------ DATASET CONTENT ------

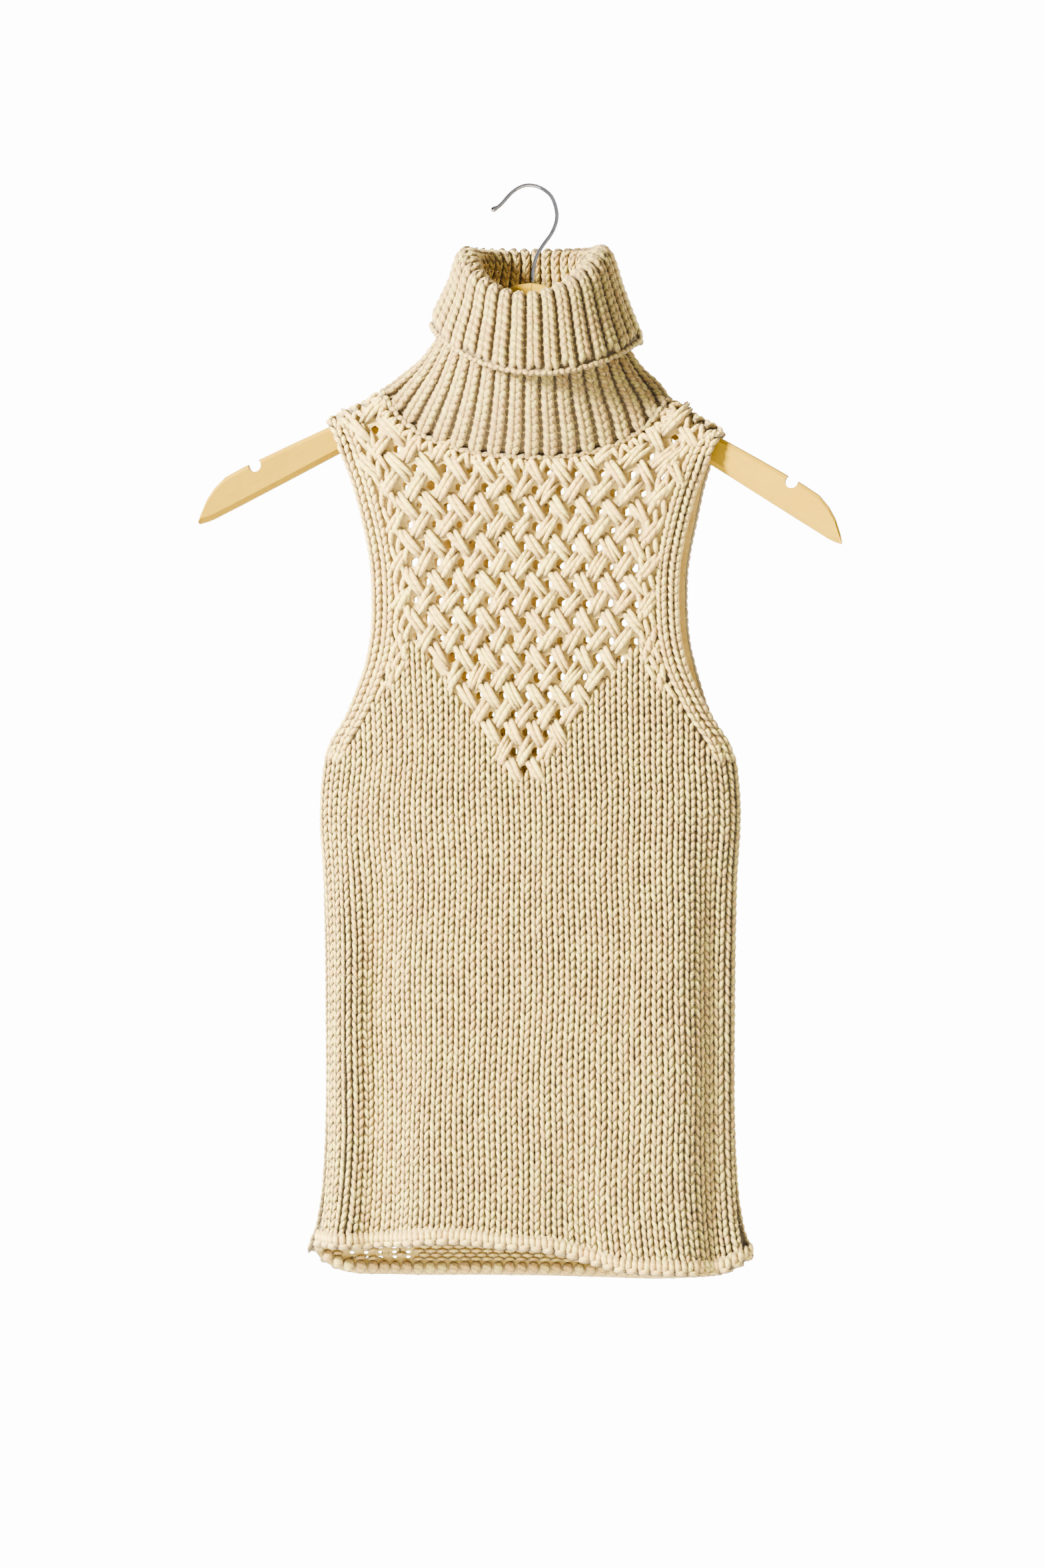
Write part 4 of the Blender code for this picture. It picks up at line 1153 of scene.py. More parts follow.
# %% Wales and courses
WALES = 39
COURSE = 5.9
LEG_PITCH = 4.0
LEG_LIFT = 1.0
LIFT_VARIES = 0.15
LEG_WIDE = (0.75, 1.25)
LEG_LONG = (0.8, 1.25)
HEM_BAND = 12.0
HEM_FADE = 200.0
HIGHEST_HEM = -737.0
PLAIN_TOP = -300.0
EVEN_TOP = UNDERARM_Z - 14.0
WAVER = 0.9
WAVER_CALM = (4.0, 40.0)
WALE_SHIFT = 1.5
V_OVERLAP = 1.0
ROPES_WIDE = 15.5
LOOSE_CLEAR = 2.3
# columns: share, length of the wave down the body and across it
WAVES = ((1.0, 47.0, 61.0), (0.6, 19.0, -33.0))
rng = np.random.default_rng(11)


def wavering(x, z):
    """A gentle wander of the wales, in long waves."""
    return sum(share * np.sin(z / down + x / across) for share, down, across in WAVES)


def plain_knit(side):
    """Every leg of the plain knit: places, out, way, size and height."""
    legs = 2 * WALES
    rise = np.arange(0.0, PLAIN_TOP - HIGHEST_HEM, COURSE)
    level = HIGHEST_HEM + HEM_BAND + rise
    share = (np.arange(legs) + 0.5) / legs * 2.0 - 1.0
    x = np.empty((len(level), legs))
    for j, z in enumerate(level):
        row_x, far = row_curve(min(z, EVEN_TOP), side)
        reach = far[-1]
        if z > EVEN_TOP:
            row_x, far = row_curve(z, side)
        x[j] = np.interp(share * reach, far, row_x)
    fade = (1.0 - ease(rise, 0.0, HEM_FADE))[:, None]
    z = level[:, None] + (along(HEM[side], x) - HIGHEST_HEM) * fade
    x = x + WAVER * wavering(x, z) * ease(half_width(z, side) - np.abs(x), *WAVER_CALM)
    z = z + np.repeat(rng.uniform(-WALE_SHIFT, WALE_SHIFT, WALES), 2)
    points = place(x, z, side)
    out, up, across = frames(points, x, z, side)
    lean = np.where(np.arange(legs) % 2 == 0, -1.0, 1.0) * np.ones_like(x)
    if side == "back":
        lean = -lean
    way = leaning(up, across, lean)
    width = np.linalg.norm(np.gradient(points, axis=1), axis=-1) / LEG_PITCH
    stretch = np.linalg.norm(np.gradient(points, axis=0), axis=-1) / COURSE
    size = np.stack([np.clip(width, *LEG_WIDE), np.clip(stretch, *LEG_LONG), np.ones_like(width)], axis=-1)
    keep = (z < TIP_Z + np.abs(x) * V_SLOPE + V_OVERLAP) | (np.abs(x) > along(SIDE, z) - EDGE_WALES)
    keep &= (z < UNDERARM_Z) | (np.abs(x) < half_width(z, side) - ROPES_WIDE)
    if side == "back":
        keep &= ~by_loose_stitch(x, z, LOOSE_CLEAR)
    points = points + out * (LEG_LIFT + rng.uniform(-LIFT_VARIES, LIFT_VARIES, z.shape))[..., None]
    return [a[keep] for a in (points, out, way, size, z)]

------

# WHAT NEEDS TO BE DONE
Extract the complete listing above, reproducing each line exactly.

# FULL SOLUTION
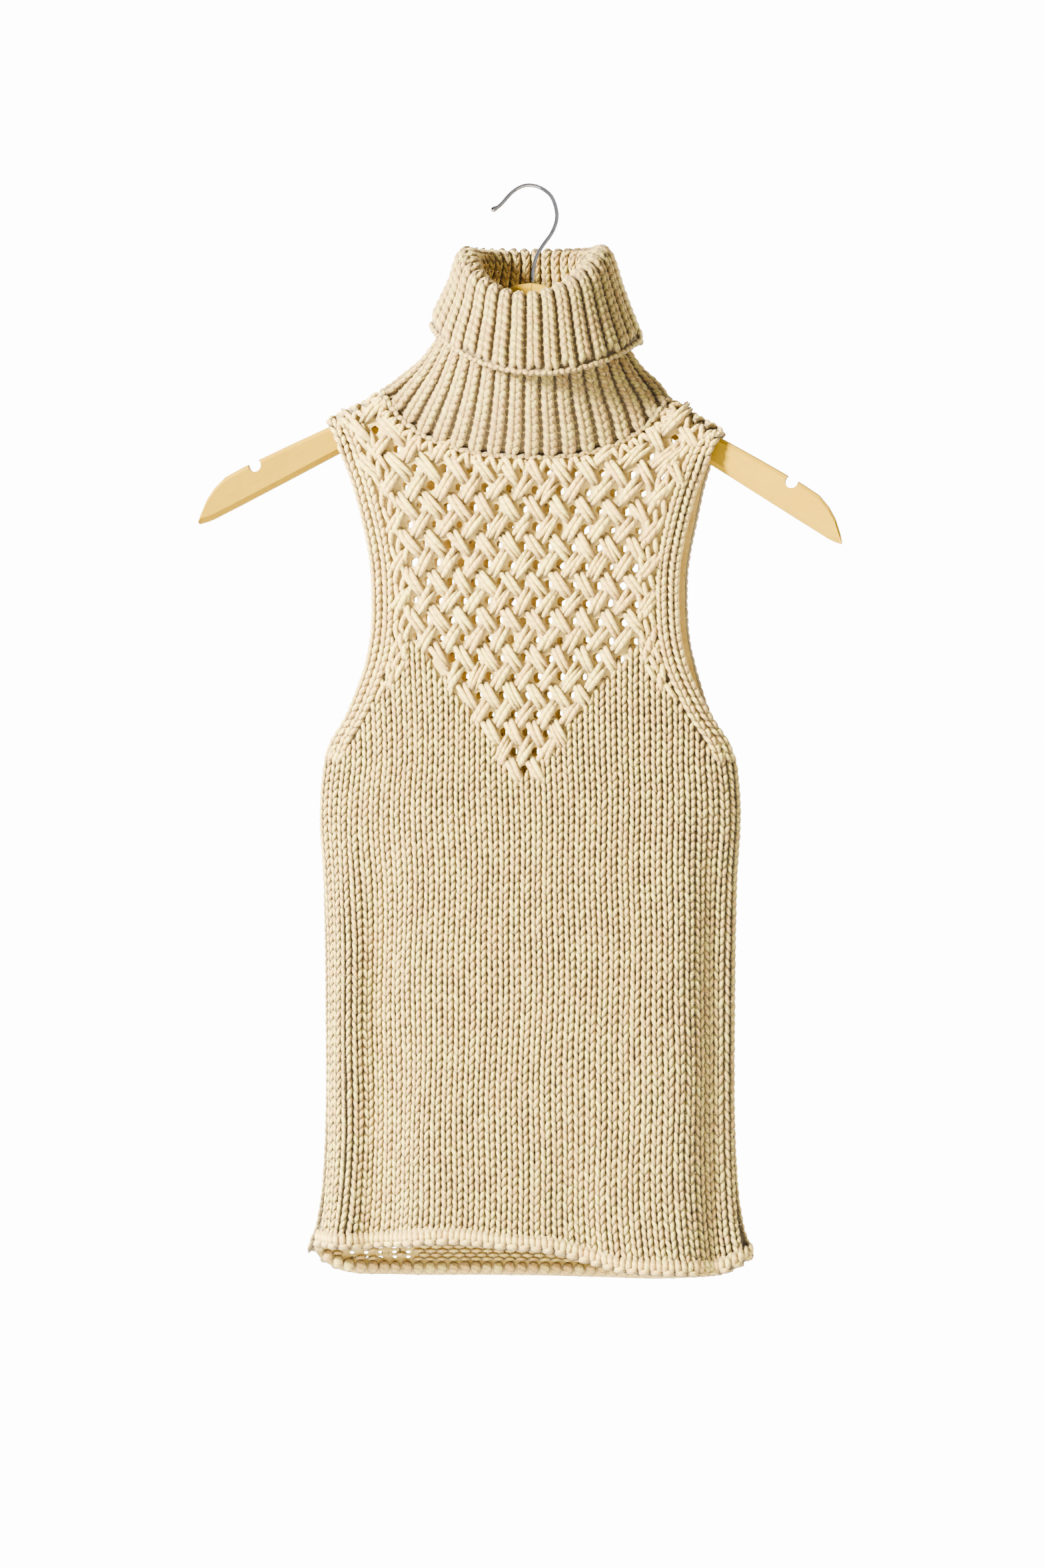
Write part 4 of the Blender code for this picture. It picks up at line 1153 of scene.py. More parts follow.
# %% Wales and courses
WALES = 39
COURSE = 5.9
LEG_PITCH = 4.0
LEG_LIFT = 1.0
LIFT_VARIES = 0.15
LEG_WIDE = (0.75, 1.25)
LEG_LONG = (0.8, 1.25)
HEM_BAND = 12.0
HEM_FADE = 200.0
HIGHEST_HEM = -737.0
PLAIN_TOP = -300.0
EVEN_TOP = UNDERARM_Z - 14.0
WAVER = 0.9
WAVER_CALM = (4.0, 40.0)
WALE_SHIFT = 1.5
V_OVERLAP = 1.0
ROPES_WIDE = 15.5
LOOSE_CLEAR = 2.3
# columns: share, length of the wave down the body and across it
WAVES = ((1.0, 47.0, 61.0), (0.6, 19.0, -33.0))
rng = np.random.default_rng(11)


def wavering(x, z):
    """A gentle wander of the wales, in long waves."""
    return sum(share * np.sin(z / down + x / across) for share, down, across in WAVES)


def plain_knit(side):
    """Every leg of the plain knit: places, out, way, size and height."""
    legs = 2 * WALES
    rise = np.arange(0.0, PLAIN_TOP - HIGHEST_HEM, COURSE)
    level = HIGHEST_HEM + HEM_BAND + rise
    share = (np.arange(legs) + 0.5) / legs * 2.0 - 1.0
    x = np.empty((len(level), legs))
    for j, z in enumerate(level):
        row_x, far = row_curve(min(z, EVEN_TOP), side)
        reach = far[-1]
        if z > EVEN_TOP:
            row_x, far = row_curve(z, side)
        x[j] = np.interp(share * reach, far, row_x)
    fade = (1.0 - ease(rise, 0.0, HEM_FADE))[:, None]
    z = level[:, None] + (along(HEM[side], x) - HIGHEST_HEM) * fade
    x = x + WAVER * wavering(x, z) * ease(half_width(z, side) - np.abs(x), *WAVER_CALM)
    z = z + np.repeat(rng.uniform(-WALE_SHIFT, WALE_SHIFT, WALES), 2)
    points = place(x, z, side)
    out, up, across = frames(points, x, z, side)
    lean = np.where(np.arange(legs) % 2 == 0, -1.0, 1.0) * np.ones_like(x)
    if side == "back":
        lean = -lean
    way = leaning(up, across, lean)
    width = np.linalg.norm(np.gradient(points, axis=1), axis=-1) / LEG_PITCH
    stretch = np.linalg.norm(np.gradient(points, axis=0), axis=-1) / COURSE
    size = np.stack([np.clip(width, *LEG_WIDE), np.clip(stretch, *LEG_LONG), np.ones_like(width)], axis=-1)
    keep = (z < TIP_Z + np.abs(x) * V_SLOPE + V_OVERLAP) | (np.abs(x) > along(SIDE, z) - EDGE_WALES)
    keep &= (z < UNDERARM_Z) | (np.abs(x) < half_width(z, side) - ROPES_WIDE)
    if side == "back":
        keep &= ~by_loose_stitch(x, z, LOOSE_CLEAR)
    points = points + out * (LEG_LIFT + rng.uniform(-LIFT_VARIES, LIFT_VARIES, z.shape))[..., None]
    return [a[keep] for a in (points, out, way, size, z)]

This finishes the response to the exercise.